PROVIDED RECORDS:
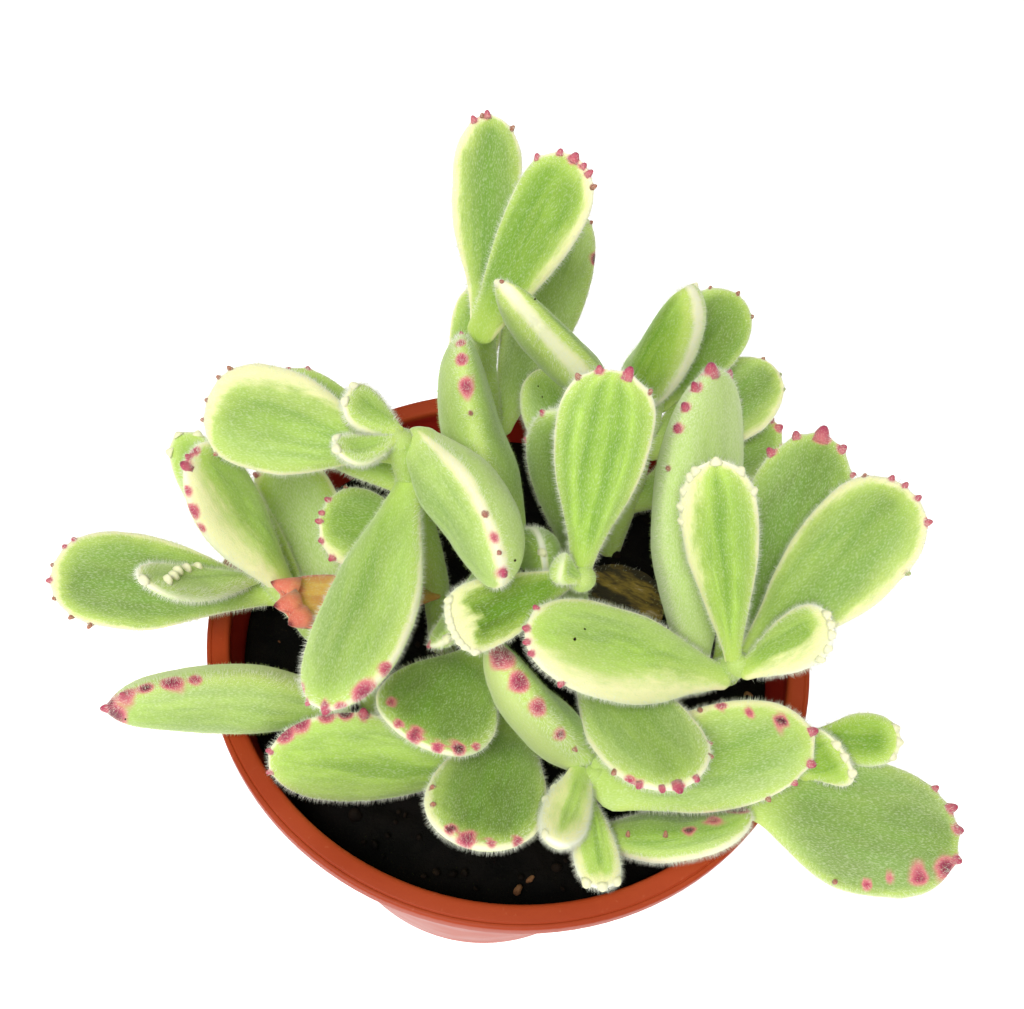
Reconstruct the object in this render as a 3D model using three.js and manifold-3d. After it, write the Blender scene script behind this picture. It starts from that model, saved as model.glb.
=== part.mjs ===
// Bear's paw succulent (Cotyledon tomentosa) in a small nursery pot.
// Millimetres, +Z up, -Y towards the front. The origin is the centre of the pot's underside.

import * as THREE from 'three';
import { mergeVertices } from 'three/addons/utils/BufferGeometryUtils.js';
import Module from 'manifold-3d';

const wasm = await Module();
wasm.setup();

// Driving dimensions of the pot and the soil.
const RIM_RADIUS = 45;
const RIM_HEIGHT = 70;
const BASE_RADIUS = 31;
const WALL = 1.1;
const LIP_WIDTH = 3.2;
const LIP_DROP = 2.4;
const LIP_EDGE = 0.6;
const DRAIN_HOLES = 5;
const DRAIN_RADIUS = 2.5;
const DRAIN_CIRCLE = 21;
const SOIL_DEPTH = 8;
const SOIL_RELIEF = 0.4;
const FIT_GAP = 0.3;

// The plant's places are given as [x, y, height above the pot's rim].
const SOIL_LEVEL = -SOIL_DEPTH;
const ROOT_DEPTH = 16;

// Round pieces: how many sides and steps they are built with.
const POT_SIDES = 48;
const STEM_SIDES = 8;
const STEM_STEPS = 6;
const LEAF_SIDES = 8;
const PLAIN_SHARES = [0, 0.18, 0.4, 0.65, 0.9];
const CLAWS_A_SIDE = 3;

// A stem narrows towards its top.
const STEM_TAPER = 0.25;

// A leaf is thickest before its middle, and its lower face is fuller than its upper one.
const THICKEST = 0.42;
const UPPER_FULLNESS = 0.85;
const LOWER_FULLNESS = 1.15;

const COLOURS = {
  pot: '#a4482f',
  soil: '#17120f',
  stem: '#b7c78a',
  leaf: '#8fae4e',
  oldLeaf: '#b5703c',
  dryLeaf: '#6b5524',
};

// ---------------------------------------------------------------- solids

function toManifold(geometry) {
  const bare = geometry.clone();
  bare.deleteAttribute('normal');
  bare.deleteAttribute('uv');
  const merged = mergeVertices(bare, 1e-4);
  const mesh = new wasm.Mesh({
    numProp: 3,
    vertProperties: new Float32Array(merged.attributes.position.array),
    triVerts: new Uint32Array(merged.index.array),
  });
  return new wasm.Manifold(mesh);
}

function toGeometry(manifold) {
  const mesh = manifold.getMesh();
  const geometry = new THREE.BufferGeometry();
  geometry.setAttribute('position', new THREE.BufferAttribute(new Float32Array(mesh.vertProperties), 3));
  geometry.setIndex(new THREE.BufferAttribute(new Uint32Array(mesh.triVerts), 1));
  geometry.computeVertexNormals();
  return geometry;
}

// Joins rings of points, each turning anticlockwise about the way they advance, into a closed body.
// The first ring is closed by a flat fan and the last one by a fan to the point `end`.
function loftGeometry(rings, end) {
  const sides = rings[0].length;
  const points = rings.flat();
  const start = new THREE.Vector3();
  rings[0].forEach((point) => start.add(point));
  start.divideScalar(sides);
  const startIndex = points.push(start) - 1;
  const endIndex = points.push(end) - 1;
  const lastRing = (rings.length - 1) * sides;
  const faces = [];
  for (let side = 0; side < sides; side += 1) {
    const next = (side + 1) % sides;
    faces.push(startIndex, next, side);
    faces.push(lastRing + side, lastRing + next, endIndex);
    for (let ring = 0; ring < rings.length - 1; ring += 1) {
      const low = ring * sides;
      const high = low + sides;
      faces.push(low + side, low + next, high + next);
      faces.push(low + side, high + next, high + side);
    }
  }
  const geometry = new THREE.BufferGeometry().setFromPoints(points);
  geometry.setIndex(faces);
  return geometry;
}

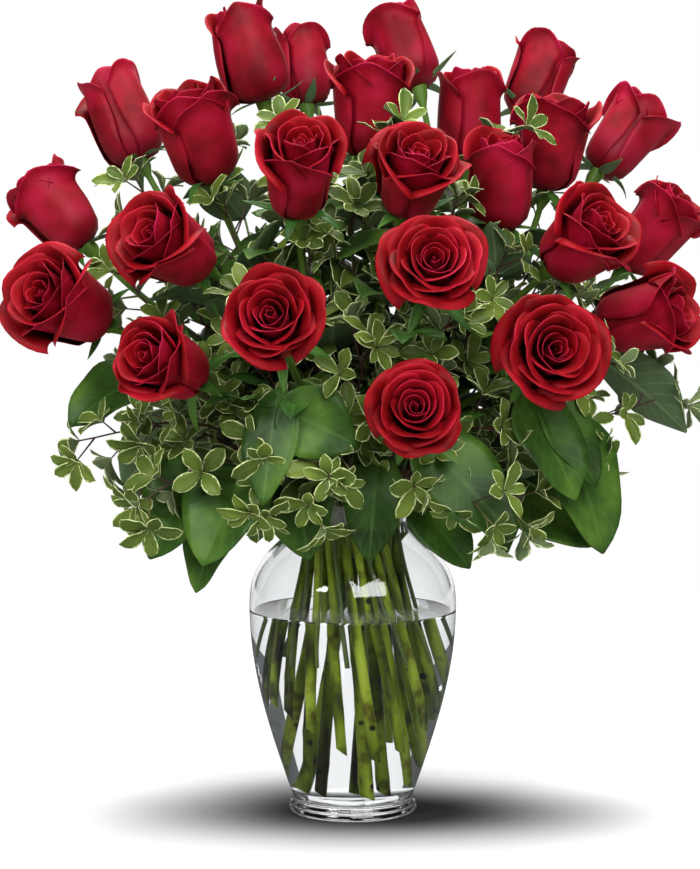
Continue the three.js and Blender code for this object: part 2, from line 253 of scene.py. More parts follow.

STATED PROBLEM: Word for word, restate all of the data shown above.

RESULT:
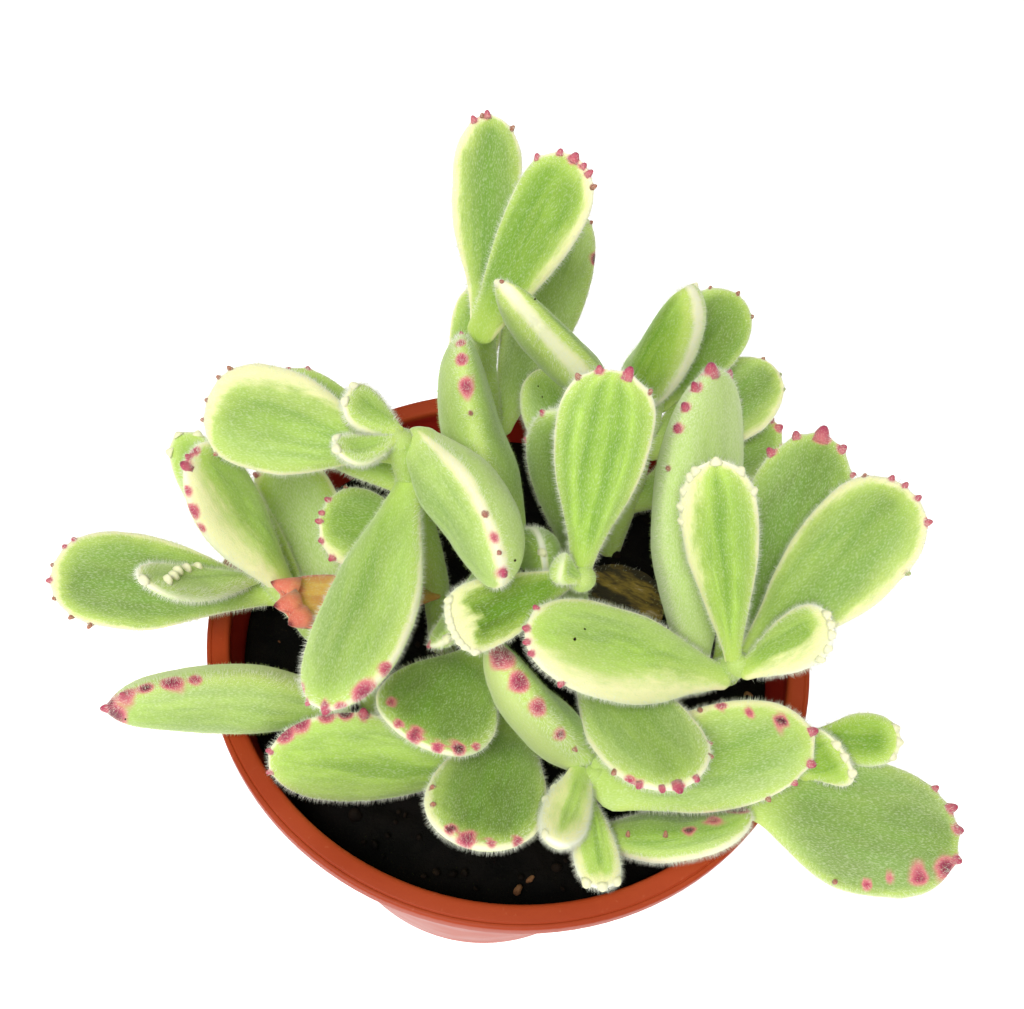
Reconstruct the object in this render as a 3D model using three.js and manifold-3d. After it, write the Blender scene script behind this picture. It starts from that model, saved as model.glb.
=== part.mjs ===
// Bear's paw succulent (Cotyledon tomentosa) in a small nursery pot.
// Millimetres, +Z up, -Y towards the front. The origin is the centre of the pot's underside.

import * as THREE from 'three';
import { mergeVertices } from 'three/addons/utils/BufferGeometryUtils.js';
import Module from 'manifold-3d';

const wasm = await Module();
wasm.setup();

// Driving dimensions of the pot and the soil.
const RIM_RADIUS = 45;
const RIM_HEIGHT = 70;
const BASE_RADIUS = 31;
const WALL = 1.1;
const LIP_WIDTH = 3.2;
const LIP_DROP = 2.4;
const LIP_EDGE = 0.6;
const DRAIN_HOLES = 5;
const DRAIN_RADIUS = 2.5;
const DRAIN_CIRCLE = 21;
const SOIL_DEPTH = 8;
const SOIL_RELIEF = 0.4;
const FIT_GAP = 0.3;

// The plant's places are given as [x, y, height above the pot's rim].
const SOIL_LEVEL = -SOIL_DEPTH;
const ROOT_DEPTH = 16;

// Round pieces: how many sides and steps they are built with.
const POT_SIDES = 48;
const STEM_SIDES = 8;
const STEM_STEPS = 6;
const LEAF_SIDES = 8;
const PLAIN_SHARES = [0, 0.18, 0.4, 0.65, 0.9];
const CLAWS_A_SIDE = 3;

// A stem narrows towards its top.
const STEM_TAPER = 0.25;

// A leaf is thickest before its middle, and its lower face is fuller than its upper one.
const THICKEST = 0.42;
const UPPER_FULLNESS = 0.85;
const LOWER_FULLNESS = 1.15;

const COLOURS = {
  pot: '#a4482f',
  soil: '#17120f',
  stem: '#b7c78a',
  leaf: '#8fae4e',
  oldLeaf: '#b5703c',
  dryLeaf: '#6b5524',
};

// ---------------------------------------------------------------- solids

function toManifold(geometry) {
  const bare = geometry.clone();
  bare.deleteAttribute('normal');
  bare.deleteAttribute('uv');
  const merged = mergeVertices(bare, 1e-4);
  const mesh = new wasm.Mesh({
    numProp: 3,
    vertProperties: new Float32Array(merged.attributes.position.array),
    triVerts: new Uint32Array(merged.index.array),
  });
  return new wasm.Manifold(mesh);
}

function toGeometry(manifold) {
  const mesh = manifold.getMesh();
  const geometry = new THREE.BufferGeometry();
  geometry.setAttribute('position', new THREE.BufferAttribute(new Float32Array(mesh.vertProperties), 3));
  geometry.setIndex(new THREE.BufferAttribute(new Uint32Array(mesh.triVerts), 1));
  geometry.computeVertexNormals();
  return geometry;
}

// Joins rings of points, each turning anticlockwise about the way they advance, into a closed body.
// The first ring is closed by a flat fan and the last one by a fan to the point `end`.
function loftGeometry(rings, end) {
  const sides = rings[0].length;
  const points = rings.flat();
  const start = new THREE.Vector3();
  rings[0].forEach((point) => start.add(point));
  start.divideScalar(sides);
  const startIndex = points.push(start) - 1;
  const endIndex = points.push(end) - 1;
  const lastRing = (rings.length - 1) * sides;
  const faces = [];
  for (let side = 0; side < sides; side += 1) {
    const next = (side + 1) % sides;
    faces.push(startIndex, next, side);
    faces.push(lastRing + side, lastRing + next, endIndex);
    for (let ring = 0; ring < rings.length - 1; ring += 1) {
      const low = ring * sides;
      const high = low + sides;
      faces.push(low + side, low + next, high + next);
      faces.push(low + side, high + next, high + side);
    }
  }
  const geometry = new THREE.BufferGeometry().setFromPoints(points);
  geometry.setIndex(faces);
  return geometry;
}

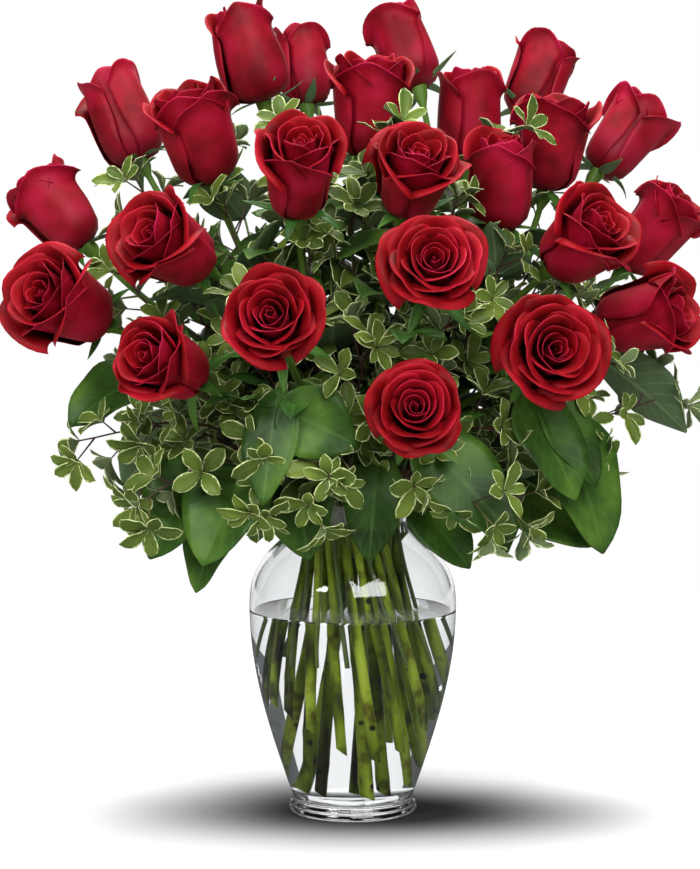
Continue the three.js and Blender code for this object: part 2, from line 253 of scene.py. More parts follow.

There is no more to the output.